While in the midst of an apocalypse grocery shop the other day, this idea sort of appealed to me. I could do with a few weeks of monkish isolation in which to gather my thoughts. Hit that pile of books at the bedside. Watch all five seasons of The Wire again. Learn how to knit.

But monks get to choose how and when they are sequestered and – this part is important – when it ends.

As some variation of quarantine grows closer to an enforced reality, it seems a lot less romantic. No one wants to be told where they can and can’t go, and whom they can and can’t be with. It sounds awfully lonely.

This is where sports can help.

Sports are normalcy. They happen on all seven days of the week at roughly the same time. For a large segment of society, they are our longest running soap opera. You know all the characters. You pull for the ones who represent your city or community.

Even if you are physically alone while you’re watching sports, it doesn’t feel that way. Because you know millions of other people are watching them at the same time, thinking the same things you are thinking. These are often bilious thoughts – “Trade this dummy” or “Cut this bozo” or “Trade this dummy so some other bozo can cut him” – but that’s the point of watching sports. It is modern society’s release valve. It harmlessly bleeds off excess steam.

The idea of games played in empty stadiums is eerie, but it won’t change that core relationship between people, their TVs and their teams. This is one of the few things we can all do together, even when we are not.

Although the pros may not think about it this way, that’s the reason they are paid so much money. It isn’t to put balls in nets. It is to provide a monolithic spectacle that plays a crucial role in social cohesion. They are glue that helps bind our communities.

That can’t stop because it no longer feels like fun for the people who do it. If that’s the only objection, that’s not nearly good enough.
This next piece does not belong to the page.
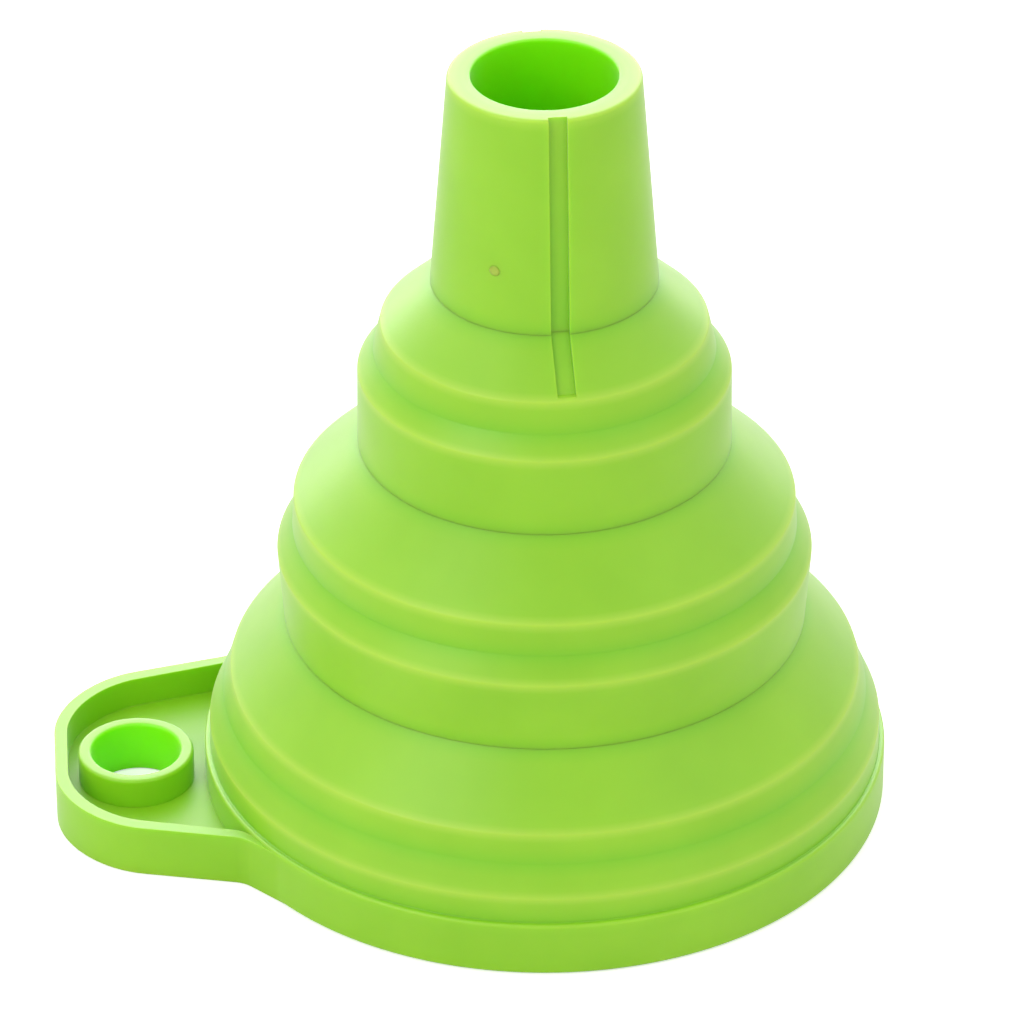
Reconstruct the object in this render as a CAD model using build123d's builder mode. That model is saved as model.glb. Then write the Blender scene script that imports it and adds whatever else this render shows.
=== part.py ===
"""Collapsible kitchen funnel, moulded in silicone, standing on its wide mouth.

Millimetres.  +Z runs up the funnel's axis, from the mouth to the spout's tip.
The origin is the centre of the mouth, in the plane of the rim's foot.
The hanging tab points along -X, and the two vent grooves face -Y and +Y.

From the mouth upwards the wall steps inwards three times.  Each step is one tier:
a stiff band that keeps its shape, and a thin web above it that rolls inside out,
so that the tiers drop into each other and the funnel folds nearly flat.
"""
import os

from build123d import *

# Mouth rim: the thick ring that the funnel stands on.
mouth_radius = 37.5
rim_wall = 2.1
rim_height = 6.3
rim_step = 0.6

# Lower tier, from the rim upwards.
collar_wall_height = 2.95
collar_draft = 0.05
collar_ledge_height = 3.5
collar_ledge_width = 1.55
lower_lip_height = 3.05
lower_lip_width = 0.9
lower_cone_height = 6.9
lower_cone_width = 6.0

# Middle tier.
middle_band_height = 8.25
middle_band_flare = 0.6
middle_ledge_height = 2.8
middle_ledge_width = 1.7
middle_lip_height = 3.65
middle_lip_width = 0.2
middle_cone_height = 6.8
middle_cone_width = 7.0

# Upper tier.
upper_band_height = 8.85
upper_band_draft = 0.1
upper_ledge_height = 2.35
upper_ledge_width = 1.7
upper_lip_height = 3.4
upper_lip_width = 0.8
upper_cone_height = 4.95

# Spout.
spout_length = 24.4
spout_tip_radius = 10.2
spout_root_radius = 12.15
spout_wall = 2.5

# Walls and edges.
band_wall = 2.0
web_wall = 1.4
edge_round = 0.4

# Vent grooves, which let air out of the bottle past the spout.
groove_width = 2.0
groove_depth = 0.9
groove_end_gap = 1.2
groove_turn = 3.5

# Hanging tab and its eyelet.
tab_length = 16.5
tab_end_half_width = 13.3
tab_root_half_width = 18.0
tab_root_depth = 3.0
tab_corner_radius = 12.0
tab_height = 6.0
tab_floor = 2.5
tab_wall = 1.4
eyelet_offset = 7.6
eyelet_hole_radius = 4.9
eyelet_wall = 1.45

# Distances of the tab's end, its widest place and its hole from the axis.  The widest place
# lies inside the rim, so that the tab grows out of it at any size of mouth.
tab_reach = mouth_radius + tab_length
tab_root_reach = mouth_radius - tab_root_depth
eyelet_reach = mouth_radius + eyelet_offset
eyelet_outer_radius = eyelet_hole_radius + eyelet_wall

# Heights of the creases and edges, from the rim's top to the spout's tip.
collar_edge_z = rim_height + collar_wall_height
collar_top_z = collar_edge_z + collar_ledge_height
lower_shoulder_z = collar_top_z + lower_lip_height
middle_foot_z = lower_shoulder_z + lower_cone_height
middle_edge_z = middle_foot_z + middle_band_height
middle_top_z = middle_edge_z + middle_ledge_height
middle_shoulder_z = middle_top_z + middle_lip_height
upper_foot_z = middle_shoulder_z + middle_cone_height
upper_edge_z = upper_foot_z + upper_band_height
upper_top_z = upper_edge_z + upper_ledge_height
upper_shoulder_z = upper_top_z + upper_lip_height
spout_root_z = upper_shoulder_z + upper_cone_height
spout_tip_z = spout_root_z + spout_length

# Outer radii of the same creases and edges, from the mouth inwards.
collar_foot_r = mouth_radius - rim_step
collar_edge_r = collar_foot_r - collar_draft
collar_top_r = collar_edge_r - collar_ledge_width
lower_shoulder_r = collar_top_r - lower_lip_width
middle_foot_r = lower_shoulder_r - lower_cone_width
middle_edge_r = middle_foot_r + middle_band_flare
middle_top_r = middle_edge_r - middle_ledge_width
middle_shoulder_r = middle_top_r - middle_lip_width
upper_foot_r = middle_shoulder_r - middle_cone_width
upper_edge_r = upper_foot_r - upper_band_draft
upper_top_r = upper_edge_r - upper_ledge_width
upper_shoulder_r = upper_top_r - upper_lip_width


def turn_ring(outline, rounded):
    """Turn a ring from its section, points as (radius, height), with the named corners rounded."""
    with BuildSketch(Plane.XZ) as section:
        with BuildLine():
            Polyline(*outline, close=True)
        make_face()
        corners = [
            v for v in section.vertices()
            if any(abs(v.X - r) + abs(v.Y - z) < edge_round / 10 for r, z in rounded)
        ]
        fillet(corners, edge_round)
    revolve(section.sketch, axis=Axis.Z)


def band_outline(foot, edge, top):
    """Section of a stiff band: an upright wall below and a sloping ledge above."""
    return [
        foot,
        edge,
        top,
        (top[0] - band_wall, top[1]),
        (edge[0] - band_wall, edge[1] - band_wall / 4),
        (foot[0] - band_wall, foot[1]),
    ]


def web_outline(foot, shoulder, top):
    """Section of a folding web: a short lip below and a cone above, thin between its ends."""
    return [
        foot,
        shoulder,
        top,
        (top[0] - band_wall, top[1]),
        (shoulder[0] - web_wall, shoulder[1] - web_wall / 2),
        (foot[0] - band_wall, foot[1]),
    ]


def cut_groove(angle, floor_line):
    """Cut one vent groove at an angle about the axis; floor_line runs along the groove's bottom."""
    side = Plane(origin=(0, 0, 0), x_dir=Vector(1, 0, 0).rotate(Axis.Z, angle),
                 z_dir=Vector(0, -1, 0).rotate(Axis.Z, angle))
    open_side = [(r + 2 * groove_depth, z) for r, z in reversed(floor_line)]
    with BuildSketch(side) as groove:
        with BuildLine():
            Polyline(*floor_line, *open_side, close=True)
        make_face()
    extrude(groove.sketch, amount=groove_width / 2, both=True, mode=Mode.SUBTRACT)


groove_angles = (-90 + groove_turn, 90 + groove_turn)

collar_foot = (collar_foot_r, rim_height)
collar_edge = (collar_edge_r, collar_edge_z)
collar_top = (collar_top_r, collar_top_z)
lower_shoulder = (lower_shoulder_r, lower_shoulder_z)
middle_foot = (middle_foot_r, middle_foot_z)
middle_edge = (middle_edge_r, middle_edge_z)
middle_top = (middle_top_r, middle_top_z)
middle_shoulder = (middle_shoulder_r, middle_shoulder_z)
upper_foot = (upper_foot_r, upper_foot_z)
upper_edge = (upper_edge_r, upper_edge_z)
upper_top = (upper_top_r, upper_top_z)
upper_shoulder = (upper_shoulder_r, upper_shoulder_z)

# The thick ring round the mouth: a straight bore inside, flat foot below.
with BuildPart() as mouth_rim:
    turn_ring(
        [
            (mouth_radius - rim_wall, 0),
            (mouth_radius, 0),
            (mouth_radius, rim_height),
            (mouth_radius - rim_wall, rim_height),
        ],
        [(mouth_radius, rim_height), (mouth_radius, 0)],
    )

# The collar above the rim, with its sloping ledge.
with BuildPart() as mouth_collar:
    turn_ring(band_outline(collar_foot, collar_edge, collar_top), [collar_edge])

# The web that carries the middle band on the collar.
with BuildPart() as lower_web:
    turn_ring(web_outline(collar_top, lower_shoulder, middle_foot), [lower_shoulder])

with BuildPart() as middle_band:
    turn_ring(band_outline(middle_foot, middle_edge, middle_top), [middle_edge])

# The web that carries the upper band on the middle band.
with BuildPart() as middle_web:
    turn_ring(web_outline(middle_top, middle_shoulder, upper_foot), [middle_shoulder])

with BuildPart() as upper_band:
    turn_ring(band_outline(upper_foot, upper_edge, upper_top), [upper_edge])

# The web at the spout's root.  Its top face is as wide as the spout's wall, and the
# vent grooves run on down its cone and stop short of the shoulder.
cone_slope = (upper_shoulder_r - spout_root_radius) / upper_cone_height
groove_end_z = upper_shoulder_z + groove_end_gap
groove_end_r = upper_shoulder_r - groove_end_gap * cone_slope
with BuildPart() as upper_web:
    turn_ring(
        [
            upper_top,
            upper_shoulder,
            (spout_root_radius, spout_root_z),
            (spout_root_radius - spout_wall, spout_root_z),
            (upper_shoulder_r - web_wall, upper_shoulder_z - web_wall / 2),
            (upper_top_r - band_wall, upper_top_z),
        ],
        [upper_shoulder],
    )
    for groove_angle in groove_angles:
        cut_groove(
            groove_angle,
            [
                (groove_end_r - groove_depth / 2, groove_end_z),
                (spout_root_radius - groove_depth, spout_root_z + edge_round),
            ],
        )

# The tapered spout, open right through, with a vent groove down each side.
with BuildPart() as spout:
    turn_ring(
        [
            (spout_root_radius, spout_root_z),
            (spout_tip_radius, spout_tip_z),
            (spout_tip_radius - spout_wall, spout_tip_z),
            (spout_root_radius - spout_wall, spout_root_z),
        ],
        [(spout_tip_radius, spout_tip_z), (spout_tip_radius - spout_wall, spout_tip_z)],
    )
    for groove_angle in groove_angles:
        cut_groove(
            groove_angle,
            [
                (spout_root_radius - groove_depth, spout_root_z),
                (spout_tip_radius - groove_depth, spout_tip_z),
            ],
        )


def tab_outline():
    """Draw the tab from the axis outwards: straight sides, and an end with two round corners."""
    with BuildSketch() as outline:
        with BuildLine():
            Polyline(
                (0, -tab_root_half_width),
                (-tab_root_reach, -tab_root_half_width),
                (-tab_reach, -tab_end_half_width),
                (-tab_reach, tab_end_half_width),
                (-tab_root_reach, tab_root_half_width),
                (0, tab_root_half_width),
                close=True,
            )
        make_face()
        fillet(outline.vertices().group_by(Axis.X)[0], tab_corner_radius)
    return outline.sketch


# The tab's floor, with the hole that the eyelet stands round.
with BuildPart() as hang_tab:
    with BuildSketch():
        add(tab_outline())
        Circle(mouth_radius, mode=Mode.SUBTRACT)
        with Locations((-eyelet_reach, 0)):
            Circle(eyelet_hole_radius, mode=Mode.SUBTRACT)
    extrude(amount=tab_floor)

# The raised wall round the tab's edge, which runs into the rim at both ends.
with BuildPart() as tab_border:
    with BuildSketch(Plane.XY.offset(tab_floor)):
        add(tab_outline())
        offset(amount=-tab_wall, mode=Mode.SUBTRACT)
        Circle(mouth_radius, mode=Mode.SUBTRACT)
    extrude(amount=tab_height - tab_floor)

# The raised ring round the hole, for a hook or a cord.
with BuildPart() as tab_eyelet:
    with BuildSketch(Plane.XY.offset(tab_floor)):
        with Locations((-eyelet_reach, 0)):
            Circle(eyelet_outer_radius)
            Circle(eyelet_hole_radius, mode=Mode.SUBTRACT)
    extrude(amount=tab_height - tab_floor)
    fillet(tab_eyelet.edges().group_by(Axis.Z)[-1], edge_round / 2)

# How far each tier can drop into the one outside it: until its web, turned inside out,
# is stretched straight between its two ends.
def fold_travel(foot, shoulder, top):
    """Distance that a web's foot end drops below its rest height when the web is turned over."""
    length = Vector(*top).sub(Vector(*shoulder)).length + Vector(*shoulder).sub(Vector(*foot)).length
    across = top[0] - foot[0]
    return foot[1] - top[1] + (length**2 - across**2) ** 0.5


print("lower fold travel", round(fold_travel(middle_foot, lower_shoulder, collar_top), 2))
print("middle fold travel", round(fold_travel(upper_foot, middle_shoulder, middle_top), 2))
spout_root = (spout_root_radius, spout_root_z)
print("upper fold travel", round(fold_travel(spout_root, upper_shoulder, upper_top), 2))

mouth_rim.part.label = "mouth_rim"
mouth_collar.part.label = "mouth_collar"
lower_web.part.label = "lower_web"
middle_band.part.label = "middle_band"
middle_web.part.label = "middle_web"
upper_band.part.label = "upper_band"
upper_web.part.label = "upper_web"
spout.part.label = "spout"
hang_tab.part.label = "hang_tab"
tab_border.part.label = "tab_border"
tab_eyelet.part.label = "tab_eyelet"

os.makedirs("parts", exist_ok=True)
export_step(mouth_rim.part, "parts/mouth_rim.step")
export_step(mouth_collar.part, "parts/mouth_collar.step")
export_step(lower_web.part, "parts/lower_web.step")
export_step(middle_band.part, "parts/middle_band.step")
export_step(middle_web.part, "parts/middle_web.step")
export_step(upper_band.part, "parts/upper_band.step")
export_step(upper_web.part, "parts/upper_web.step")
export_step(spout.part, "parts/spout.step")
export_step(hang_tab.part, "parts/hang_tab.step")
export_step(tab_border.part, "parts/tab_border.step")
export_step(tab_eyelet.part, "parts/tab_eyelet.step")
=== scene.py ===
# %% [markdown]
# # A folding silicone funnel
# The funnel is one soft moulding. Its wall steps inwards three times on the way from the wide mouth to
# the spout, and each step can drop into the one outside it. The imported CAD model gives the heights
# where its pieces meet, and every joint. This script models the soft, rounded skins that are seen.

# %% Load the frame
import math

import bmesh
import bpy
from mathutils import Matrix, Vector


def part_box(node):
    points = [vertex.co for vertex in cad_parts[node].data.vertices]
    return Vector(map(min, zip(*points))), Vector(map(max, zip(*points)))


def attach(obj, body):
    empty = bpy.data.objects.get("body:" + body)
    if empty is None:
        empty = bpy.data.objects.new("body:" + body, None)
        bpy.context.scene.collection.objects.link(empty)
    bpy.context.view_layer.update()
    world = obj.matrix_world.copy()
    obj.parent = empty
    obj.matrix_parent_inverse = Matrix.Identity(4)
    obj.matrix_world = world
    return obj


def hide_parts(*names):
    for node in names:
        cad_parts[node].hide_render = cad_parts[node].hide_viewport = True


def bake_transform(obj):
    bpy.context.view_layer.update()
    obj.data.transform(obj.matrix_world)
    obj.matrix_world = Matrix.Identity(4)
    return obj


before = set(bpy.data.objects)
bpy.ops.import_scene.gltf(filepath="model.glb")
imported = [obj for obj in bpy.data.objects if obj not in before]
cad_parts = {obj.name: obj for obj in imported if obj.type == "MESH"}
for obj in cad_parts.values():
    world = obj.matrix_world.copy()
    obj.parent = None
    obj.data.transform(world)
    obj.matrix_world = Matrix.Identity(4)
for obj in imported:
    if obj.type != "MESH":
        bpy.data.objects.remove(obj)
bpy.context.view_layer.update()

MM = 0.001

# %% [markdown]
# ## Heights and radii
# A turned part is described by its section: a list of radii and heights. The heights where one piece
# hands over to the next are read from the frame, so that the skins always meet the CAD pieces. Each
# such place is a pair of radius and height, in millimetres, called the foot or the top of its part.

# %% Read where each ring starts and ends
def ring(node):
    """Lowest height, highest height and outer radius of a turned node, in millimetres."""
    low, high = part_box(node)
    return low[2] / MM, high[2] / MM, high[1] / MM


rim_foot_z, rim_top_z, rim_r = ring("mouth_rim")
_, collar_top_z, collar_foot_r = ring("mouth_collar")
_, middle_foot_z, collar_top_r = ring("lower_web")
_, middle_top_z, middle_edge_r = ring("middle_band")
_, upper_foot_z, middle_top_r = ring("middle_web")
_, upper_top_z, upper_foot_r = ring("upper_band")
_, spout_root_z, upper_top_r = ring("upper_web")
_, spout_tip_z, spout_root_r = ring("spout")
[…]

The athlete’s job in whatever lies ahead is to remind people that life goes on. That we will come out the other side of this – whatever “this” turns out to be.

Their role is supplying nightly reassurance that something that looks like regular life is continuing, even if life gets irregular.

Sports has got a lot from us over the years, probably more than its fair share. In unusual times such as these, sports owes it to all of us to pay a little back.